==== RECORDED DATA

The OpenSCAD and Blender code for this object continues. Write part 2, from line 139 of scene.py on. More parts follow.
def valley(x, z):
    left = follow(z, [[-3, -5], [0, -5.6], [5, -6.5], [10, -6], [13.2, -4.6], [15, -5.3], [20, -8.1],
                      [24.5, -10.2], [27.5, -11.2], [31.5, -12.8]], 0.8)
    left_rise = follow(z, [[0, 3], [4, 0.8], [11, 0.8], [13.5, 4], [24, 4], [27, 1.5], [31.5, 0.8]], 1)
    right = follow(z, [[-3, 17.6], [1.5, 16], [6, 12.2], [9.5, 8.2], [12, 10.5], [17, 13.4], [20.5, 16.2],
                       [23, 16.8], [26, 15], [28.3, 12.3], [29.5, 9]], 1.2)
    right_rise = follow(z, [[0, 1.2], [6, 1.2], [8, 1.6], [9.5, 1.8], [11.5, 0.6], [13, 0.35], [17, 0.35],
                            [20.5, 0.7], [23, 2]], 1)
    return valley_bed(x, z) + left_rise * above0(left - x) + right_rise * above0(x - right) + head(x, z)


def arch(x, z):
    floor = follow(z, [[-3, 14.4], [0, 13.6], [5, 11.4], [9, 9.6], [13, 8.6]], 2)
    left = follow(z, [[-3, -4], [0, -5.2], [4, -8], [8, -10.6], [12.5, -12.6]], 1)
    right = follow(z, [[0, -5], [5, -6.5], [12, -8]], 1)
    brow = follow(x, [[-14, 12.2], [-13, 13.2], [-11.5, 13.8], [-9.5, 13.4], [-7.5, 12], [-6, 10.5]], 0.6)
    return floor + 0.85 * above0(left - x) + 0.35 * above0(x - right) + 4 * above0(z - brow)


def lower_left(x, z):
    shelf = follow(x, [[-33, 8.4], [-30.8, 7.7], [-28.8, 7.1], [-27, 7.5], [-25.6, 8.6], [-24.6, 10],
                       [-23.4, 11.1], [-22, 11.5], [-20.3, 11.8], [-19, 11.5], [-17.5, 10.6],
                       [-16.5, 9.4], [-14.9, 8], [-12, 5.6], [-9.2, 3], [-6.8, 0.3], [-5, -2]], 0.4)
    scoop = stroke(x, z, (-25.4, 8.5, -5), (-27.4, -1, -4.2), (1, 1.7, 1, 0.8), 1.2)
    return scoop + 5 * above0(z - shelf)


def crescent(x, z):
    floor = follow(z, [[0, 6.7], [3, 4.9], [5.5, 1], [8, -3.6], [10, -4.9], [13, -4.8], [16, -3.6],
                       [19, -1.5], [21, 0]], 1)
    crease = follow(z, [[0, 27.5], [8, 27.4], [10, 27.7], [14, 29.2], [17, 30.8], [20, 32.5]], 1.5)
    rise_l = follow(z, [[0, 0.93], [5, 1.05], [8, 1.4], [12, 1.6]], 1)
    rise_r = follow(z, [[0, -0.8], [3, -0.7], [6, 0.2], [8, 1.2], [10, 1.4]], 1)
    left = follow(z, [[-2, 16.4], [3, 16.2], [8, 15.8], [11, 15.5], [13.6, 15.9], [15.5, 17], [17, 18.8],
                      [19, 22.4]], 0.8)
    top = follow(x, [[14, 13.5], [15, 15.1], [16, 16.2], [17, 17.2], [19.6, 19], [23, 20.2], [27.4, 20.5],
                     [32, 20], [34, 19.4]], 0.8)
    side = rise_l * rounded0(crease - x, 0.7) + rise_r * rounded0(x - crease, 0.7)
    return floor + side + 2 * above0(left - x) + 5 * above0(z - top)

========

EXERCISE -> Restate the whole listing exactly.

IN RESPONSE ->
The OpenSCAD and Blender code for this object continues. Write part 2, from line 139 of scene.py on. More parts follow.
def valley(x, z):
    left = follow(z, [[-3, -5], [0, -5.6], [5, -6.5], [10, -6], [13.2, -4.6], [15, -5.3], [20, -8.1],
                      [24.5, -10.2], [27.5, -11.2], [31.5, -12.8]], 0.8)
    left_rise = follow(z, [[0, 3], [4, 0.8], [11, 0.8], [13.5, 4], [24, 4], [27, 1.5], [31.5, 0.8]], 1)
    right = follow(z, [[-3, 17.6], [1.5, 16], [6, 12.2], [9.5, 8.2], [12, 10.5], [17, 13.4], [20.5, 16.2],
                       [23, 16.8], [26, 15], [28.3, 12.3], [29.5, 9]], 1.2)
    right_rise = follow(z, [[0, 1.2], [6, 1.2], [8, 1.6], [9.5, 1.8], [11.5, 0.6], [13, 0.35], [17, 0.35],
                            [20.5, 0.7], [23, 2]], 1)
    return valley_bed(x, z) + left_rise * above0(left - x) + right_rise * above0(x - right) + head(x, z)


def arch(x, z):
    floor = follow(z, [[-3, 14.4], [0, 13.6], [5, 11.4], [9, 9.6], [13, 8.6]], 2)
    left = follow(z, [[-3, -4], [0, -5.2], [4, -8], [8, -10.6], [12.5, -12.6]], 1)
    right = follow(z, [[0, -5], [5, -6.5], [12, -8]], 1)
    brow = follow(x, [[-14, 12.2], [-13, 13.2], [-11.5, 13.8], [-9.5, 13.4], [-7.5, 12], [-6, 10.5]], 0.6)
    return floor + 0.85 * above0(left - x) + 0.35 * above0(x - right) + 4 * above0(z - brow)


def lower_left(x, z):
    shelf = follow(x, [[-33, 8.4], [-30.8, 7.7], [-28.8, 7.1], [-27, 7.5], [-25.6, 8.6], [-24.6, 10],
                       [-23.4, 11.1], [-22, 11.5], [-20.3, 11.8], [-19, 11.5], [-17.5, 10.6],
                       [-16.5, 9.4], [-14.9, 8], [-12, 5.6], [-9.2, 3], [-6.8, 0.3], [-5, -2]], 0.4)
    scoop = stroke(x, z, (-25.4, 8.5, -5), (-27.4, -1, -4.2), (1, 1.7, 1, 0.8), 1.2)
    return scoop + 5 * above0(z - shelf)


def crescent(x, z):
    floor = follow(z, [[0, 6.7], [3, 4.9], [5.5, 1], [8, -3.6], [10, -4.9], [13, -4.8], [16, -3.6],
                       [19, -1.5], [21, 0]], 1)
    crease = follow(z, [[0, 27.5], [8, 27.4], [10, 27.7], [14, 29.2], [17, 30.8], [20, 32.5]], 1.5)
    rise_l = follow(z, [[0, 0.93], [5, 1.05], [8, 1.4], [12, 1.6]], 1)
    rise_r = follow(z, [[0, -0.8], [3, -0.7], [6, 0.2], [8, 1.2], [10, 1.4]], 1)
    left = follow(z, [[-2, 16.4], [3, 16.2], [8, 15.8], [11, 15.5], [13.6, 15.9], [15.5, 17], [17, 18.8],
                      [19, 22.4]], 0.8)
    top = follow(x, [[14, 13.5], [15, 15.1], [16, 16.2], [17, 17.2], [19.6, 19], [23, 20.2], [27.4, 20.5],
                     [32, 20], [34, 19.4]], 0.8)
    side = rise_l * rounded0(crease - x, 0.7) + rise_r * rounded0(x - crease, 0.7)
    return floor + side + 2 * above0(left - x) + 5 * above0(z - top)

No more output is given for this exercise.